Step 3: Add solid objects with different finishes

I keep ceramic vases and a wooden tray on the coffee table. Place objects in groups of three, and vary height by at least 2 to 4 inches between items. The change in finish, from matte ceramic to polished brass, makes surfaces read separately to the eye.

When done wrong, everything competes. When done right, each object breathes. A common miss is using everything at the same scale. Instead, pick one tall piece, one medium, and one low. If you have a brass ledge, lean an art print instead of hanging it. The lean adds shadow and layered dimension.

Step 4: Use baskets and plants to add depth and volume

A friend asked me about this last week, and I told them baskets change the room's silhouette. Put a large woven basket near the sofa filled with a folded throw. Add a planter with a wide leaf or textured pot beside it. The basket and plant give volume at low heights where rooms often lack interest.

Visually you will see the room fill out at the base. People often stack items too high in baskets. Keep about a third of the basket empty so texture shows. If the room is small, pick one medium basket rather than several small ones to avoid visual clutter.

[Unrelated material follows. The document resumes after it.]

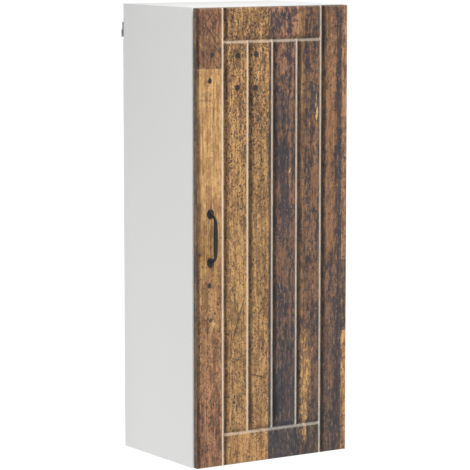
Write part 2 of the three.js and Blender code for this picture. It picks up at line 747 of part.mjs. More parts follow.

Step 5: Layer walls with texture and ledges

This is the step that makes the room stop feeling temporary. Try a textured wallpaper swatch on one wall, a woven grasscloth, or a plastered finish. If you do not want permanent change, use a large framed textile or a brass picture ledge with layered art. Place the ledge about 6 to 8 inches above the sofa back to keep proportions right.

Visually, the wall becomes an active layer. A mistake is covering every wall. Pick one focal wall and let the rest stay calm. If your ceilings are low, keep wall texture vertical and subtle so it lifts the eye without shrinking the room.

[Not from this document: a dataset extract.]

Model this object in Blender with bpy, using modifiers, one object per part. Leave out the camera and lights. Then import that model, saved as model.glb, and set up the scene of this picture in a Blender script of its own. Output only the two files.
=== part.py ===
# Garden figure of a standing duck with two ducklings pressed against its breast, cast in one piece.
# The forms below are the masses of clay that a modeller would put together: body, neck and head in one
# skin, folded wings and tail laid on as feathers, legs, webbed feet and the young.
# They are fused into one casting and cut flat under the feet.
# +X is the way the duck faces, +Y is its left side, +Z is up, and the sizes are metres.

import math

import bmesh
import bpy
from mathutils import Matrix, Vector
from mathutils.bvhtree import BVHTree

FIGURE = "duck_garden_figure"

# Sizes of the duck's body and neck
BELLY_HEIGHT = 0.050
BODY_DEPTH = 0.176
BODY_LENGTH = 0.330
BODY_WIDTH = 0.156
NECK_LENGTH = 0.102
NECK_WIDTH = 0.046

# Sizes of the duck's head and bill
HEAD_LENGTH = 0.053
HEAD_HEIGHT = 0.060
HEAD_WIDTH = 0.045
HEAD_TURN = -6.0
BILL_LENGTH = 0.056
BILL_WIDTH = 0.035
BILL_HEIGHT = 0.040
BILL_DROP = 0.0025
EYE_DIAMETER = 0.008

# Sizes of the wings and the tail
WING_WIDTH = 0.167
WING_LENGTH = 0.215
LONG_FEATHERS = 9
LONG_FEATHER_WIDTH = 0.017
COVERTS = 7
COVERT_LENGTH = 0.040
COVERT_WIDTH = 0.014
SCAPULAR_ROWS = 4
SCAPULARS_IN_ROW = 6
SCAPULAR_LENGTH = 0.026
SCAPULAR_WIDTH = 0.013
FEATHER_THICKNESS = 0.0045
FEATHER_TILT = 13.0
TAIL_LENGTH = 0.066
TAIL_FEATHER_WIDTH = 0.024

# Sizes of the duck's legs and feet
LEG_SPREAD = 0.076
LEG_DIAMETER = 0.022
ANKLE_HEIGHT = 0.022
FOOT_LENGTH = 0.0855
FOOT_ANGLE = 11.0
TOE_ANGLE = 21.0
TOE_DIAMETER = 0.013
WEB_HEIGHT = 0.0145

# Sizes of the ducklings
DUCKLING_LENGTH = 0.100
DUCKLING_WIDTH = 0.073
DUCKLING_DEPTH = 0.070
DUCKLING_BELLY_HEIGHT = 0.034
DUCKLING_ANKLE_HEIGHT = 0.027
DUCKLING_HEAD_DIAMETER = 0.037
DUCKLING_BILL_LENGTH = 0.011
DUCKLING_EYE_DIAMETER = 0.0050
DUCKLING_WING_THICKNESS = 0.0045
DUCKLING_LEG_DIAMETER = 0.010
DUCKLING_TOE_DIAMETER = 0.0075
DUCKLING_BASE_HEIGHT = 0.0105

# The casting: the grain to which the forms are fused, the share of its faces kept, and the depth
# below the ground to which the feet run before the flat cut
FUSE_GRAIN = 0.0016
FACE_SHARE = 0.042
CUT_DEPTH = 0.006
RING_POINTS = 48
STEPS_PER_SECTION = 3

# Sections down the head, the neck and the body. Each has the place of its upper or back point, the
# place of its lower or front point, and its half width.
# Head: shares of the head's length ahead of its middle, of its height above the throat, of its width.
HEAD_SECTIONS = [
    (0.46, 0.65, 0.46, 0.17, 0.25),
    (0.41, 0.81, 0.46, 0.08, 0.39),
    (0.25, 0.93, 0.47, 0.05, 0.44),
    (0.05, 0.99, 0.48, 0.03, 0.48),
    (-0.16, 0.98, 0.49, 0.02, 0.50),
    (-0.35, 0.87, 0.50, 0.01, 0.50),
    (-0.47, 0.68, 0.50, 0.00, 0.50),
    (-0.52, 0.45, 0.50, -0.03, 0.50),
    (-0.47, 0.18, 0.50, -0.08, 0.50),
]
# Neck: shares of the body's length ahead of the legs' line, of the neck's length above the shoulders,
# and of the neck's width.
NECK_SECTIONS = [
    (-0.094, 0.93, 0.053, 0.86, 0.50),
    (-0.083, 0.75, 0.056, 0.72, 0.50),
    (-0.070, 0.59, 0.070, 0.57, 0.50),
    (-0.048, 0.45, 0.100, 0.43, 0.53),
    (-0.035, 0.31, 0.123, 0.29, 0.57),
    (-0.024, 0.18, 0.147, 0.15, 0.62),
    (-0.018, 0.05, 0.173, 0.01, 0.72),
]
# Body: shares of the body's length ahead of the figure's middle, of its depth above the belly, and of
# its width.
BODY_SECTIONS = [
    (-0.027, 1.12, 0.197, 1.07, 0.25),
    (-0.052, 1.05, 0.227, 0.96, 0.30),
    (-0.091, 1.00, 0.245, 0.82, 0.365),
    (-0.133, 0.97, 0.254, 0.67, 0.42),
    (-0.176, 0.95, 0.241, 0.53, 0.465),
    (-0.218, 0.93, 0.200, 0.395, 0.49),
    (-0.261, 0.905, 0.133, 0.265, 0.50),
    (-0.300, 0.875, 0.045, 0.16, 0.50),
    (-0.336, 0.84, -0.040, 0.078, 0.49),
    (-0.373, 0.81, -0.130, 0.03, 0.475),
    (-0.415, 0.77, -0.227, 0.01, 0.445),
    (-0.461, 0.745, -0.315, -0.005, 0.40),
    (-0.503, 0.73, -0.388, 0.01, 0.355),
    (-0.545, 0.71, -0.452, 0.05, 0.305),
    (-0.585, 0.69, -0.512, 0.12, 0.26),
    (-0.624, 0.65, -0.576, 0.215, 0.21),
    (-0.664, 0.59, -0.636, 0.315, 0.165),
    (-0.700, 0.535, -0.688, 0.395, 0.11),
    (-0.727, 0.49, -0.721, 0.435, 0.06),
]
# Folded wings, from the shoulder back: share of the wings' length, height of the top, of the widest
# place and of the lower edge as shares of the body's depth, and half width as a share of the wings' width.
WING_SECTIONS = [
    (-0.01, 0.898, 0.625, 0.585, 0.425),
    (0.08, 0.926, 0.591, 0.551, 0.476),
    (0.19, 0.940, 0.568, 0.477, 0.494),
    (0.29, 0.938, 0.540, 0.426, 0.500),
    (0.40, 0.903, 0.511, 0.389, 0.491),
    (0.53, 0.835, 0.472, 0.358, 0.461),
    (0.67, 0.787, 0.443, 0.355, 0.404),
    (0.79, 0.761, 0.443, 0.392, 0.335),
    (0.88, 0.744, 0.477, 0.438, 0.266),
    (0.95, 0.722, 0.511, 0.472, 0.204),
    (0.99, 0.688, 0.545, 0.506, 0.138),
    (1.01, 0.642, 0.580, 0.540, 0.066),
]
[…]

Why Your Shelves Still Look Cluttered After Styling

I've noticed shelves that look styled online often fall apart at home because people treat every item as a display. Real shelves need pockets of breathing space. Pull everything off. Group books in horizontal stacks mixed with vertical books. Place a vase or two on different levels. Leave 2 to 3 inches between groups so each cluster reads as its own vignette.

Common errors:

  • Overfilling the shelf so textures get lost
  • Matching everything too closely, which flattens layers
  • Using only one material, such as all ceramics

Swap one object for a woven basket or a folded textile to reset the composition.

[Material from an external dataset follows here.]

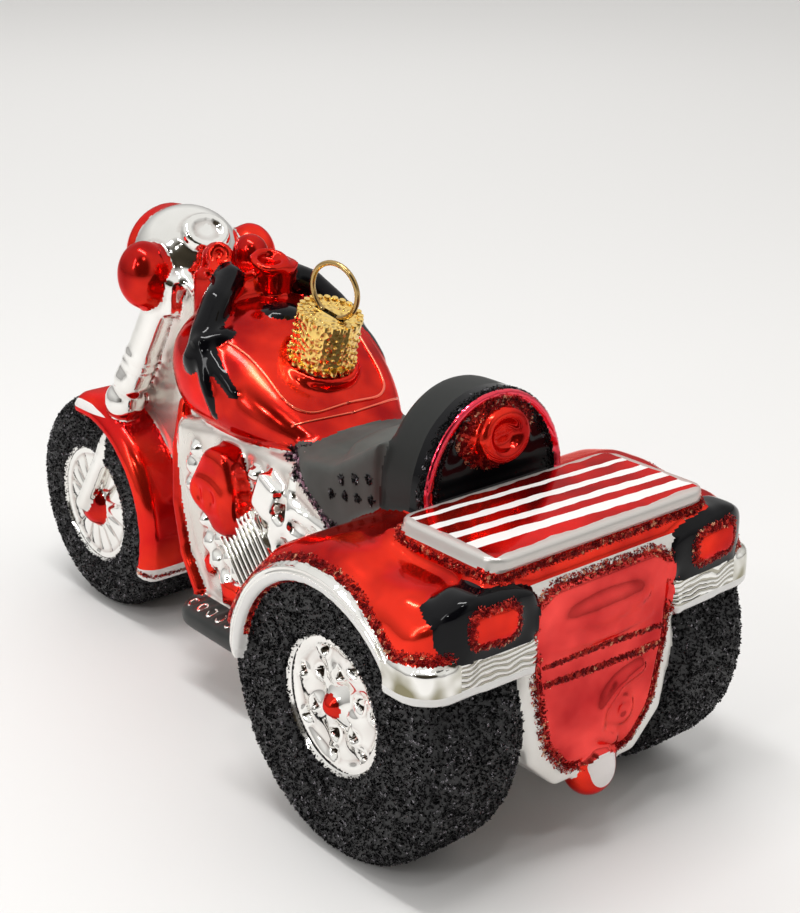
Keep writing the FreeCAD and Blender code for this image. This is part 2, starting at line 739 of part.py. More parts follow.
keep("backrest", shaped("backrest_form", backrest_shape()))
keep("seat", shaped("seat_form", seat_shape))
keep("backrest_piping", shaped("piping_form", piping_shape()))
keep("backrest_lamp", ball("back_lamp", (0, "back_rear_y", "back_lamp_z"), "back_lamp_radius",
                           (1.05, 0.3, 0.72)))

lid = padded("lid_form", [("-lid_half_width", "lid_front_y"), ("lid_half_width", "lid_front_y"),
                          ("lid_half_width", "lid_rear_y"), ("-lid_half_width", "lid_rear_y")],
             "lid_thickness")
body_fillet(lid, 3.2, lambda e: abs(e.Vertexes[0].Z - e.Vertexes[-1].Z) > 1.0)
place(lid, 0, 0, "lid_top_z - lid_thickness")
keep("trunk_lid", lid)

trunk_rear, trunk_half = size("trunk_rear_y"), size("trunk_half_width")
lid_seat = size("lid_top_z") - size("lid_thickness") + 0.1
trunk_shape = rounded_prism([(44.0, lid_seat), (trunk_rear - 0.6, lid_seat), (trunk_rear, 36.0),
                             (trunk_rear - 2.2, 26.0), (44.0, 26.0)], 0.0, "x", -trunk_half, trunk_half)
keep("trunk", shaped("trunk_form", trunk_shape))

tail_shape = rounded_prism([(-14.0, 42.8), (14.0, 42.8), (14.3, 28.0), (12.8, 17.0), (7.6, 12.0),
                            (-7.6, 12.0), (-12.8, 17.0), (-14.3, 28.0)], 1.5, "y", 46.0, 64.6)
keep("rear_body", shaped("tail_form", tail_shape))

panel_face = size("panel_rear_y") - size("pillow_rise")
panel_shape = rounded_prism([(-9.6, 41.8), (9.6, 41.8), (12.8, 39.6), (11.9, 28.5), (9.8, 18.8), (5.6, 14.2),
                             (-5.6, 14.2), (-9.8, 18.8), (-11.9, 28.5), (-12.8, 39.6)],
                            [2.0, 2.0, 2.4, 8.0, 6.0, 3.0, 3.0, 6.0, 8.0, 2.4], "y", 62.0, panel_face)
panel_shape = soften(panel_shape, 0.7, lambda e: abs(e.CenterOfMass.y - panel_face) < 0.01)


def pillow(name, centre, radii):
    """Flat bulge on the panel: an ellipsoid whose crown is the tail's rearmost line."""
    bulge = doc.addObject("Part::Ellipsoid", name)
    bulge.Radius1, bulge.Radius2, bulge.Radius3 = radii[2], radii[0], radii[1]
    return place(bulge, *centre)


pillow_y = "panel_rear_y - 2.4"
panel_relief = fused("panel_relief", [
    shaped("panel_form", panel_shape),
    pillow("pillow_left", (5.4, pillow_y, 36.4), (4.9, 2.4, 3.6)),
    pillow("pillow_right", (-5.4, pillow_y, 36.4), (4.9, 2.4, 3.6)),
    pillow("pillow_low", (0.0, pillow_y, 21.6), (6.2, 2.4, 5.4))])
keep("rear_panel", panel_relief)

nub = ball("nub_form", (0, 63.2, 12.0), "nub_radius", (1.0, 0.9, 1.1))
keep("tail_nub", nub)

# Rear fenders with lips, bumper and tail lamps

fender_r = size("rear_fender_radius")
ay, az = size("rear_axle_y"), size("rear_tyre_radius")
fender_in, fender_out = size("fender_inner_x"), size("rear_fender_outer_x")
fender_points = []
for degrees in range(168, 69, -14):
    t = math.radians(degrees)
    fender_points.append((ay + fender_r * math.cos(t), az + fender_r * math.sin(t)))
fender_points += [(58.0, 44.0), (trunk_rear - 0.6, 41.6), (trunk_rear, 33.4), (52.0, 30.0), (46.0, 26.0)]
fender_shape = rounded_prism(fender_points, 0.0, "x", fender_in, fender_out)
fender_shape = soften(fender_shape, 5.0, lambda e: abs(e.CenterOfMass.x - fender_out) < 0.01
                      and e.CenterOfMass.z > 36.5 and (e.CenterOfMass - Vector(0, ay, az)).Length > 20)
arch_tool = Part.makeCylinder(size("arch_radius"), 9.0, Vector(fender_out - 5.0, ay, az),
                               Vector(1, 0, 0))
fender_shape = fender_shape.cut(arch_tool)
corner_plan = rounded_prism([(10.0, 10.0), (fender_out + 0.2, 10.0), (fender_out + 0.2, trunk_rear + 0.2),
                             (10.0, trunk_rear + 0.2)], [0.0, 0.0, 5.0, 0.0], "z", 20.0, 50.0)
fender_shape = fender_shape.common(corner_plan)
keep("rear_fenders", pair(shaped("fender_form", fender_shape)))

lip_half = size("lip_thickness") / 2
lip_shape = ring_sector(ay, az, size("arch_radius"), size("arch_radius") + size("lip_width"), lip_half,
                        34.0, 174.0)
lip_shape.translate(Vector(size("lip_inner_x") + lip_half, 0, 0))
keep("fender_lips", pair(shaped("lip_form", lip_shape)))

bumper_shape = rounded_prism([(13.2, 57.0), (31.8, 57.0), (31.6, 65.0), (13.2, 66.0)],
                             [0, 0, 5.0, 0], "z", size("bumper_low_z"), size("bumper_high_z"))
keep("bumpers", pair(shaped("bumper_form", bumper_shape)))

pod_rear = size("pod_rear_y")
pod_shape = rounded_prism([(12.8, 36.4), (25.6, 36.6), (28.4, 38.8), (28.0, 43.0), (24.0, 45.2), (15.6, 43.8),
                           (12.8, 42.6)], [1.5, 2.6, 2.0, 2.4, 3.0, 2.0, 1.5], "y", 60.0, pod_rear)
pod_plan = rounded_prism([(10.0, 50.0), (28.8, 50.0), (28.8, pod_rear), (10.0, pod_rear)], [0, 0, 4.6, 0],
                         "z", 30.0, 50.0)
pod_shape = pod_shape.common(pod_plan)
keep("tail_pods", pair(shaped("pod_form", pod_shape)))

lens = padded("lens_form", [(16.6, 38.2), (24.2, 38.6), (24.2, 42.8), (16.6, 42.2)], "lens_depth", "XZ_Plane")
body_fillet(lens, 1.2, lambda e: abs(e.Vertexes[0].Y - e.Vertexes[-1].Y) > 1.0)
place(lens, 0, "pod_rear_y + lens_rise", 0)
keep("tail_lenses", pair(lens))

# Hanger: the gilt cap and its wire

cap_body = revolved("cap_form", [
    (0, "cap_radius - cap_wall"), (0, "cap_radius"), ("cap_height", "cap_radius"), ("cap_height", 0),
    ("cap_height - cap_wall", 0), ("cap_height - cap_wall", "cap_radius - cap_wall")])
cap_body.Placement = Placement(neck_spot, tilt.multiply(Rotation(Vector(0, 1, 0), -90)))
slot = shaped("slot_form", Part.makeBox(
    2 * size("slot_half_width"), 2 * size("slot_half_length"), 3.0,
    Vector(-size("slot_half_width"), -size("slot_half_length"), size("cap_height") - 1.0)))
slot.Placement = Placement(neck_spot, tilt.multiply(Rotation(Vector(0, 0, 1), size("ring_turn"))))


def bead_ring(name, count, ring, along):
    """Row of embossed eight-sided studs round the cap."""
    beads = []
    for i in range(count):
        turn = 2 * math.pi * i / count
        bead = doc.addObject("Part::Prism", "%s_%d" % (name, i))
        bead.Polygon = 8
        bind(bead, {"Circumradius": "bead_radius", "Height": "bead_radius * 1.7"})
        spot = Vector(ring * math.cos(turn), ring * math.sin(turn), along - 0.85 * size("bead_radius"))
        bead.Placement = Placement(neck_place.multVec(spot), tilt)
        beads.append(bead)
    return beads


bead_count = int(round(2 * math.pi * size("cap_radius") / (2.6 * size("bead_radius"))))
rows = bead_ring("top_bead", bead_count, size("cap_radius") - size("bead_radius") * 0.7,
                 size("cap_height") - size("bead_radius") * 0.3)
rows += bead_ring("skirt_bead", bead_count, size("cap_radius") + size("bead_radius") * 0.1,
                  size("bead_radius") * 0.9)
keep("cap", cut(fused("cap_embossed", [cap_body] + rows), slot), whole=True)


def wire_shape():
    wire, ring = size("wire_radius"), size("ring_radius")
    gap_angle = size("ring_gap_angle")
    top = size("cap_height")
    centre = Vector(0, 0, top + ring - 0.35)
    torus = Part.makeTorus(ring, wire, Vector(0, 0, 0), Vector(0, 0, 1), -180, 180, 360 - 2 * gap_angle)
    torus.rotate(Vector(0, 0, 0), Vector(0, 0, 1), -90 + gap_angle)
    torus.rotate(Vector(0, 0, 0), Vector(1, 0, 0), 90)
    torus.rotate(Vector(0, 0, 0), Vector(0, 0, 1), 90)
    torus.translate(centre)
    forms = [torus]
    for side in (-1, 1):
        t = math.radians(gap_angle)
        start = centre + Vector(0, side * ring * math.sin(t), -ring * math.cos(t))
        bend = Vector(0, side * 1.5, top - 1.6)
        tip = Vector(0, side * size("leg_spread"), top - size("leg_length"))
        for a, b in ((start, bend), (bend, tip)):
            forms.append(Part.makeCylinder(wire, (b - a).Length, a, b - a))
        forms += [Part.makeSphere(wire, spot) for spot in (start, bend, tip)]
    return forms[0].fuse(forms[1:])


wire_obj = shaped("wire_form", wire_shape())
wire_obj.Placement = Placement(neck_spot, tilt.multiply(Rotation(Vector(0, 0, 1), size("ring_turn"))))
keep("wire_loop", wire_obj, whole=True)

doc.recompute()
problems = []
for obj in doc.Objects:
    if "Invalid" in obj.State or "Error" in obj.State:
        problems.append("%s is %s" % (obj.Name, obj.State))
for name, obj in nodes.items():
    if obj.Shape.isNull() or not obj.Shape.isValid():
        problems.append(name + " has no valid shape")
if problems:
    raise SystemExit("\n".join(problems))

os.makedirs("parts", exist_ok=True)
for name, obj in nodes.items():
    obj.Shape.exportStep("parts/%s.step" % name)
    bounds = obj.Shape.BoundBox
    print("%-18s solids %d, volume %8.1f, y %6.1f to %6.1f" % (
        name, len(obj.Shape.Solids), obj.Shape.Volume, bounds.YMin, bounds.YMax))
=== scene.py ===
# %% [markdown]
# This lesson dresses a blown-glass tree ornament: a small motorized trike in
# silvered glass, lacquered red, white and black, with a gilt cap and a wire
# ring to hang it by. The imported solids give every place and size. They are
# loaded first, and their box is noted, because nothing that is added may
# make the ornament larger.

# %% Load the solids
import json
import math

import bmesh
import bpy
import numpy as np
from mathutils import Euler, Matrix, Vector
from mathutils.bvhtree import BVHTree

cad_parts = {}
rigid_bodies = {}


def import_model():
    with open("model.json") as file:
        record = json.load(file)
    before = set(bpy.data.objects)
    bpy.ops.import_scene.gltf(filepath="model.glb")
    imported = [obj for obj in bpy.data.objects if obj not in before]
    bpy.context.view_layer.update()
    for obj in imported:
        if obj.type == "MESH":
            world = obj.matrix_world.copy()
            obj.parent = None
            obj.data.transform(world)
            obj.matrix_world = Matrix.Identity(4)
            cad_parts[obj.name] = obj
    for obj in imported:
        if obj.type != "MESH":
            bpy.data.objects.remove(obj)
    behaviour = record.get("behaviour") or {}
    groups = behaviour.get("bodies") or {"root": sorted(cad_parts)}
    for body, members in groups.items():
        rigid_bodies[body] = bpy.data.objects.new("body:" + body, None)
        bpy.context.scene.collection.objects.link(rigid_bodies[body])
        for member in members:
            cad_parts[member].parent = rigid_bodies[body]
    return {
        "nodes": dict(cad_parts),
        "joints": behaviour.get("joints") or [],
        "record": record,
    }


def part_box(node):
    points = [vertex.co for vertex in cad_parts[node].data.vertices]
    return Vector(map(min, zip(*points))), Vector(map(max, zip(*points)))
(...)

Making This Work in a Small Room

Small spaces require deliberate scale choices. Use a smaller jute rug, about 5×8, and push furniture legs onto it to create the same anchored feel as larger rooms. Favor one large basket over several, and choose a single textured wall panel behind the sofa rather than wallpapering the whole room. Mirrors with a thin metal frame add reflected texture without taking up physical space.

Quick swaps that help:

  • Replace two large cushions with three slim ones
  • Use a low shelf instead of tall bookcases
  • Pick natural materials to keep the palette light

Mixing Texture with What You Already Own

I used to think matching finishes was the safe choice. After trying brass with unfinished wood and matte ceramics, I prefer mixing metals and materials. If your sofa has a tight weave, add a chunky knit throw. If your coffee table is glass, introduce wooden trays and a cloth runner. Start by changing just one category, like pillows, then layer in baskets or a rug.

Example: a leather sofa benefits from linen pillows and a jute rug. The contrast softens the leather and makes the room feel intentional.

Start with One Corner

Pick one corner and make it tactile. Add a rug anchor, a basket, one plant, and a low stack of books. That small effort gives a visible change and teaches you the ratios that work in the rest of the room.

Keep expectations low. Make one swap and live with it for a few days. If it feels right, repeat the move elsewhere. A chunky knit throw is a simple, low-commitment piece to begin with.